--- START OF Task data ---

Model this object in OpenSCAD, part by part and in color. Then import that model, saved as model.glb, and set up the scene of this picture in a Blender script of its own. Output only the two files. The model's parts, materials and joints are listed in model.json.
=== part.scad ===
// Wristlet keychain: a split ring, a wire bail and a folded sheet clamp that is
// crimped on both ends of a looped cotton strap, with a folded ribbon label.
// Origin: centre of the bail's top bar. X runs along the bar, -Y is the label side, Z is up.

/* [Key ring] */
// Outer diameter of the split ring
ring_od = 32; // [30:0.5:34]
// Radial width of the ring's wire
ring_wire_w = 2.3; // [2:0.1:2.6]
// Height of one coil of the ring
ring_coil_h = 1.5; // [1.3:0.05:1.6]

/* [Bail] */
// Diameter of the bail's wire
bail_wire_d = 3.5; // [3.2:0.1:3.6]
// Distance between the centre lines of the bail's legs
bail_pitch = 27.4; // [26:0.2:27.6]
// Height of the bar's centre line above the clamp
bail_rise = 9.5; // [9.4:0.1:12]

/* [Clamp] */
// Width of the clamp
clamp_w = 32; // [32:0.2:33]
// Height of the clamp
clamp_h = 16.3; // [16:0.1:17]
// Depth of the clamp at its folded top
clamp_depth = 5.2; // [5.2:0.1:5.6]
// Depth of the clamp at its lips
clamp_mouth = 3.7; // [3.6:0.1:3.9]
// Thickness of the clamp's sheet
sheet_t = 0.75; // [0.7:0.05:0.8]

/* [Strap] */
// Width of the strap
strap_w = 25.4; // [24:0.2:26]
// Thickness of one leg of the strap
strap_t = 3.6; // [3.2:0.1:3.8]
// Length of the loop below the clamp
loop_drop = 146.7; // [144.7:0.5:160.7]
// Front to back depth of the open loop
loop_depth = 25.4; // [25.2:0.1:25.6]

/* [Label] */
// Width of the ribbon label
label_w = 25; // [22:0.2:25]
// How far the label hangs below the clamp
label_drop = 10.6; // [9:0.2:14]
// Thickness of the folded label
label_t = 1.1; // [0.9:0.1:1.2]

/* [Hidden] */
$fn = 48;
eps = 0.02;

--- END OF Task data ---
--- START OF Task data ---

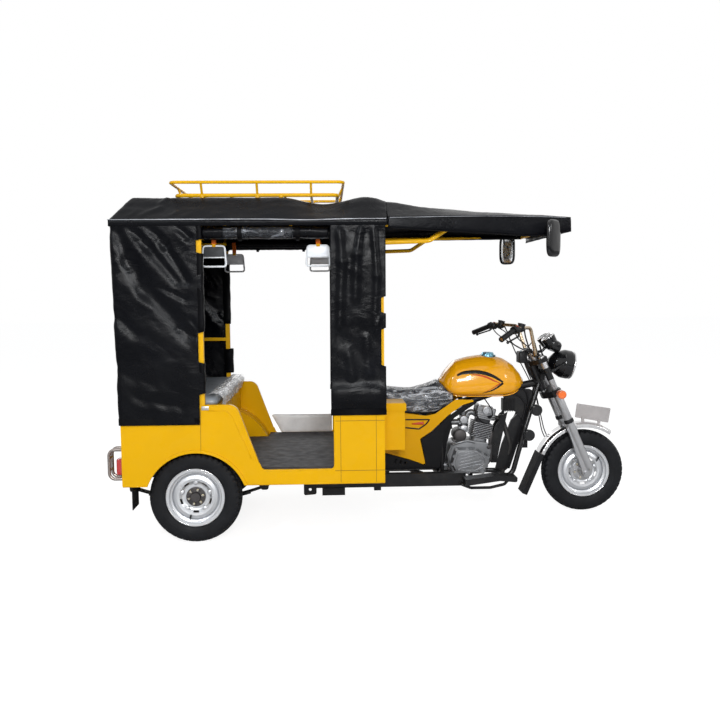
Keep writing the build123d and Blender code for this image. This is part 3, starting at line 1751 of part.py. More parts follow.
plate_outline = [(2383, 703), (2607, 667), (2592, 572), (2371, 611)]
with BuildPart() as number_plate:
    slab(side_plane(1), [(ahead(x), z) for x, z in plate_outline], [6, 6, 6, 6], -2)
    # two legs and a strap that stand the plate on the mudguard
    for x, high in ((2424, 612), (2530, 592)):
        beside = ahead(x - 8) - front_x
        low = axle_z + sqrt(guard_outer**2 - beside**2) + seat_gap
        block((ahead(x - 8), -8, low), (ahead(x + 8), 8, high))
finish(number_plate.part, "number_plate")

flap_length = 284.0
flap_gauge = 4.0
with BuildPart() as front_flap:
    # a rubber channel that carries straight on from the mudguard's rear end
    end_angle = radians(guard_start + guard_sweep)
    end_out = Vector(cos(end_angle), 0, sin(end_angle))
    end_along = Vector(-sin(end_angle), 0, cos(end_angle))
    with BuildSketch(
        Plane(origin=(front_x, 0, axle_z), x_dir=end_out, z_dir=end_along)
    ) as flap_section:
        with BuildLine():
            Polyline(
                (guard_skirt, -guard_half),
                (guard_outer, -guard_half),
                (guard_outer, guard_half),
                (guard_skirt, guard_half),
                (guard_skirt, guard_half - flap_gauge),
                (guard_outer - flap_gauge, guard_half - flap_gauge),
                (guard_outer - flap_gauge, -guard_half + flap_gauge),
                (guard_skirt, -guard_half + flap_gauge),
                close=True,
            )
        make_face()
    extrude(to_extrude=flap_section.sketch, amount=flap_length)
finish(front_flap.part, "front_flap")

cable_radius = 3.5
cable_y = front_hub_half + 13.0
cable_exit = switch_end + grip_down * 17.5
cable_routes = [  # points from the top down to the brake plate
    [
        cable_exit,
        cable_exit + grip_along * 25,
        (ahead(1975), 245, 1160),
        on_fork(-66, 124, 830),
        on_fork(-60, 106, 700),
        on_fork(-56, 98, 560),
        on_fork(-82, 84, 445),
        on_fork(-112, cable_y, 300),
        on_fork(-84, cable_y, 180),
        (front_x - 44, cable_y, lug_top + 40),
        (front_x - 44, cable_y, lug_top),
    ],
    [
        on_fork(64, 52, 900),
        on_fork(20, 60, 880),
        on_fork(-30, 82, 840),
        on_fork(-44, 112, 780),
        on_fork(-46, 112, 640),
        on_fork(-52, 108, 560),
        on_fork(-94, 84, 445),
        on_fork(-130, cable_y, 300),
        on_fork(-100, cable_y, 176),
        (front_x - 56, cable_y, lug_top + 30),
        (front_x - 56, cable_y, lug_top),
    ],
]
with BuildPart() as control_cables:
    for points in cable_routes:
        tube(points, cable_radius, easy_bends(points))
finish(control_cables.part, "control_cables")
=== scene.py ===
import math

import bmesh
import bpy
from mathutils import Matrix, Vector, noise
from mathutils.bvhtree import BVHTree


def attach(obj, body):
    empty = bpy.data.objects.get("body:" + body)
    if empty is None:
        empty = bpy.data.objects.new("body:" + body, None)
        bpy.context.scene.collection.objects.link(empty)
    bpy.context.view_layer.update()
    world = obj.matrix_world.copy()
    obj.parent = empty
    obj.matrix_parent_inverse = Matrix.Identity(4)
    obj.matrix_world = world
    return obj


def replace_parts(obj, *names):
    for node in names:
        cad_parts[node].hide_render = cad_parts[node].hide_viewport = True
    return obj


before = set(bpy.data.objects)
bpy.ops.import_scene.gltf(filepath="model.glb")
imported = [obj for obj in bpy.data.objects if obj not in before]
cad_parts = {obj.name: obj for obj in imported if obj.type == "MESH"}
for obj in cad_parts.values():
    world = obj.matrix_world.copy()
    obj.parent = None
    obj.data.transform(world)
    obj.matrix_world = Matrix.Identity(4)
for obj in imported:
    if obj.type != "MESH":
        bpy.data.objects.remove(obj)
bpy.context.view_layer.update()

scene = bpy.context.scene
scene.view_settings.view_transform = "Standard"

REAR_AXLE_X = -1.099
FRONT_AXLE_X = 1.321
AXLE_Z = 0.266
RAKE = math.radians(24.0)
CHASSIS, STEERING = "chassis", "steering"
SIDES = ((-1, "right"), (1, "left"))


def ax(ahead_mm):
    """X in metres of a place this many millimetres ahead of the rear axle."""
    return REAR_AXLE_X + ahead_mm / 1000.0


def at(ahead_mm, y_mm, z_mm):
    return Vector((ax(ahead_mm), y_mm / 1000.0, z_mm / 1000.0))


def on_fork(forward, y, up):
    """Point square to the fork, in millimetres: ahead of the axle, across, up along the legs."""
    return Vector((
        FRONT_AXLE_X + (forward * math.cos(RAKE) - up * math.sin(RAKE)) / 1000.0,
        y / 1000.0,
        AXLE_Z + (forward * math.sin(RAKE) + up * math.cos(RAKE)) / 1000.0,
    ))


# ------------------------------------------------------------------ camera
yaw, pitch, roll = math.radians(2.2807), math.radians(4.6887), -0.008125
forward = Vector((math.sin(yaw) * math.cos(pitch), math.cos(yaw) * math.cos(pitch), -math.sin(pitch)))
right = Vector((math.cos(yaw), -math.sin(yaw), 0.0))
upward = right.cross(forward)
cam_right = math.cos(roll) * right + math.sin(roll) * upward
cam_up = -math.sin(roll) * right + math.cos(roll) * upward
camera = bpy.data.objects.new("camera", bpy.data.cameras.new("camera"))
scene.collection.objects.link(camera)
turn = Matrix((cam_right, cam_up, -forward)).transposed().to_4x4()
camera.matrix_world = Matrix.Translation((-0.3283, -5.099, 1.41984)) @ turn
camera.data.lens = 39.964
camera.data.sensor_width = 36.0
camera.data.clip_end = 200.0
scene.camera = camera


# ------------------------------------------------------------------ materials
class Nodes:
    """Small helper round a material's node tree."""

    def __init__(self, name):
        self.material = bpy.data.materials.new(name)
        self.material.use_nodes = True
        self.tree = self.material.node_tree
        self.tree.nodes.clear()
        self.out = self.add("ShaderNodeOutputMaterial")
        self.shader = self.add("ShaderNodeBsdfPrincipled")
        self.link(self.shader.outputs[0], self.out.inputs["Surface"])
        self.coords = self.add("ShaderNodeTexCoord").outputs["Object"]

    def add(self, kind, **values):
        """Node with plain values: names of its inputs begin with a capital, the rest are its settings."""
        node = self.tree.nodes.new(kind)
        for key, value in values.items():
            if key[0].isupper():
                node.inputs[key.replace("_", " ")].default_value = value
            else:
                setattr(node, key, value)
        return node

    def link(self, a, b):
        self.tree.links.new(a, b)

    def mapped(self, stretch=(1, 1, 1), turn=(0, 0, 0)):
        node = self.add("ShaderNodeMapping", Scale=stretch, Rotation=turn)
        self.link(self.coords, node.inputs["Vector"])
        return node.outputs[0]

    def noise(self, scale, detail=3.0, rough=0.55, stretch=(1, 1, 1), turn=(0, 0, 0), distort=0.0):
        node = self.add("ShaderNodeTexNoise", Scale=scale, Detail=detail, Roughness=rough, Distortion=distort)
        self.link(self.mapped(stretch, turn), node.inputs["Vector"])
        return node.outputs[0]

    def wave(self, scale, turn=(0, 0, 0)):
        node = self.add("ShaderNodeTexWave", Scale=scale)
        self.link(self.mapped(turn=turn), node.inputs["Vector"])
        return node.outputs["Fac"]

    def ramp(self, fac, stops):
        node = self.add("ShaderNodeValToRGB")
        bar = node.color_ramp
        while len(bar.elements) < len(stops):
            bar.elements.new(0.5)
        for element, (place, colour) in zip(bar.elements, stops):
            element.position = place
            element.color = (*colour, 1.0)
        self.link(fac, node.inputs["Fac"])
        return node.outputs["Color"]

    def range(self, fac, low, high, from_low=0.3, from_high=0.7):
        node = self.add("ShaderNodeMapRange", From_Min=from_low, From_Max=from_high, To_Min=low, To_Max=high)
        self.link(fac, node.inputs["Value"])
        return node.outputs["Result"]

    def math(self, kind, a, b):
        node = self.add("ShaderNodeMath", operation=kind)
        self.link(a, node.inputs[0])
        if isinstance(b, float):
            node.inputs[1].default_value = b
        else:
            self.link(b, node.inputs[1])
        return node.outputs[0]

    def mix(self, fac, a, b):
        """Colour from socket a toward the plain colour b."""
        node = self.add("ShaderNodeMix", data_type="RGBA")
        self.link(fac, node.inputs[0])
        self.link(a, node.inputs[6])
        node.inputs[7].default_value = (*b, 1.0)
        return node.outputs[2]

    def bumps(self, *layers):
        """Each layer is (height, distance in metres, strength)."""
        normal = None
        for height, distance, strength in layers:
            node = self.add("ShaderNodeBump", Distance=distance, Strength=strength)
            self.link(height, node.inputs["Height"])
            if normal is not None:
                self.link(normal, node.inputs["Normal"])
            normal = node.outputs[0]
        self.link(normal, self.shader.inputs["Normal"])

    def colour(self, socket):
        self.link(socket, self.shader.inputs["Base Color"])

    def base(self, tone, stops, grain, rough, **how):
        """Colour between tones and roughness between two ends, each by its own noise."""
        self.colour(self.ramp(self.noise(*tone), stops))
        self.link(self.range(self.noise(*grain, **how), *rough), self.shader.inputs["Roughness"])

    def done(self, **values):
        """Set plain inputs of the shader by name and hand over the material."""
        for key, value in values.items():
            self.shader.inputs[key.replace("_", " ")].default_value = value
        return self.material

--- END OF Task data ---

Job - Quote exactly the lines running from the line with "cable_radius = 3.5" through the line with "obj.parent = None", both ends included, and nothing more.

Output of the task -
cable_radius = 3.5
cable_y = front_hub_half + 13.0
cable_exit = switch_end + grip_down * 17.5
cable_routes = [  # points from the top down to the brake plate
    [
        cable_exit,
        cable_exit + grip_along * 25,
        (ahead(1975), 245, 1160),
        on_fork(-66, 124, 830),
        on_fork(-60, 106, 700),
        on_fork(-56, 98, 560),
        on_fork(-82, 84, 445),
        on_fork(-112, cable_y, 300),
        on_fork(-84, cable_y, 180),
        (front_x - 44, cable_y, lug_top + 40),
        (front_x - 44, cable_y, lug_top),
    ],
    [
        on_fork(64, 52, 900),
        on_fork(20, 60, 880),
        on_fork(-30, 82, 840),
        on_fork(-44, 112, 780),
        on_fork(-46, 112, 640),
        on_fork(-52, 108, 560),
        on_fork(-94, 84, 445),
        on_fork(-130, cable_y, 300),
        on_fork(-100, cable_y, 176),
        (front_x - 56, cable_y, lug_top + 30),
        (front_x - 56, cable_y, lug_top),
    ],
]
with BuildPart() as control_cables:
    for points in cable_routes:
        tube(points, cable_radius, easy_bends(points))
finish(control_cables.part, "control_cables")
=== scene.py ===
import math

import bmesh
import bpy
from mathutils import Matrix, Vector, noise
from mathutils.bvhtree import BVHTree


def attach(obj, body):
    empty = bpy.data.objects.get("body:" + body)
    if empty is None:
        empty = bpy.data.objects.new("body:" + body, None)
        bpy.context.scene.collection.objects.link(empty)
    bpy.context.view_layer.update()
    world = obj.matrix_world.copy()
    obj.parent = empty
    obj.matrix_parent_inverse = Matrix.Identity(4)
    obj.matrix_world = world
    return obj


def replace_parts(obj, *names):
    for node in names:
        cad_parts[node].hide_render = cad_parts[node].hide_viewport = True
    return obj


before = set(bpy.data.objects)
bpy.ops.import_scene.gltf(filepath="model.glb")
imported = [obj for obj in bpy.data.objects if obj not in before]
cad_parts = {obj.name: obj for obj in imported if obj.type == "MESH"}
for obj in cad_parts.values():
    world = obj.matrix_world.copy()
    obj.parent = None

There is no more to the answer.